2:45 pm on Mar 2, 2015 (gmt 0)

WebmasterWorld Administrator 10+ Year Member Top Contributors Of The Month



Did you create the file as shown and add it to your site? The line in .htaccess just includes the file as part of each request, but the php file shown in that comment needs to be on your site. I have used it.

Dan99

3:16 pm on Mar 2, 2015 (gmt 0)

10+ Year Member Top Contributors Of The Month



OK, pardon my cluelessness, but I now have

php_value auto_prepend_file "~/Sites/logheaders.php"
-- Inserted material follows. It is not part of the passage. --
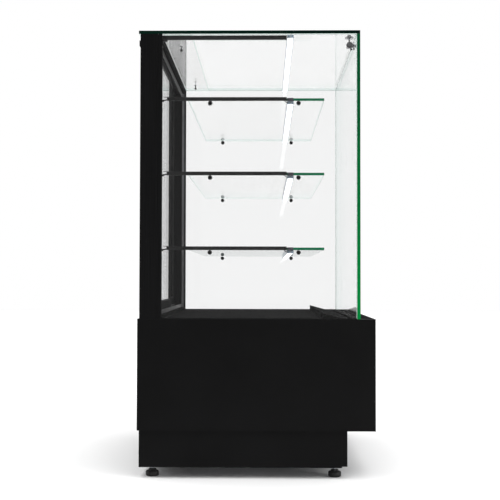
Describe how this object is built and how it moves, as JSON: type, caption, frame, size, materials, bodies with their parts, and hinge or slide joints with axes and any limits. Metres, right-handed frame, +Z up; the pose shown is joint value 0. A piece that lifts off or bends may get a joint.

in my ~/Sites/.htaccess file, and

<?php

$ip = get_server('REMOTE_ADDR');

$fh = fopen("headers-". date('Ymd') . ".log","a");
fwrite($fh, "IP: $ip\n");
foreach (getallheaders() as $name => $value) {
fwrite($fh, "$name: $value\n");
}
fwrite($fh, "----\n\n");
fclose($fh);

?>

in the file ~/Sites/logheaders.php, which I also made executable. I don't see any headers-YYYYMMDD.log file getting written. BTW, when I try to execute that php file directly (I'm using Bash), I just get errors.

not2easy

5:01 pm on Mar 2, 2015 (gmt 0)

WebmasterWorld Administrator 10+ Year Member Top Contributors Of The Month



No, I'm the clueless one, it would only work if the files were accessed via a link, but requesting them directly, it probably won't prepend the .php file to the .mp3 file. The suggestion phranque offered, to use Live Headers tools can at least show you the request response sequence for your own browser. I should never post before coffee, my apologies.

lucy24

5:12 pm on Mar 2, 2015 (gmt 0)

WebmasterWorld Senior Member 10+ Year Member Top Contributors Of The Month



Heh, that code looks familiar. In my version, I invoke logheaders.php as part of the html footer. But of course that only works on files that have a footer, i.e. pages.

:: detour to apache dot org ::

Does "auto_prepend_file" work on requests that don't call for php in the first place? My impression was that it doesn't. Well, actually my impression is that apache and php are glaring at each other saying "It's his problem, not mine".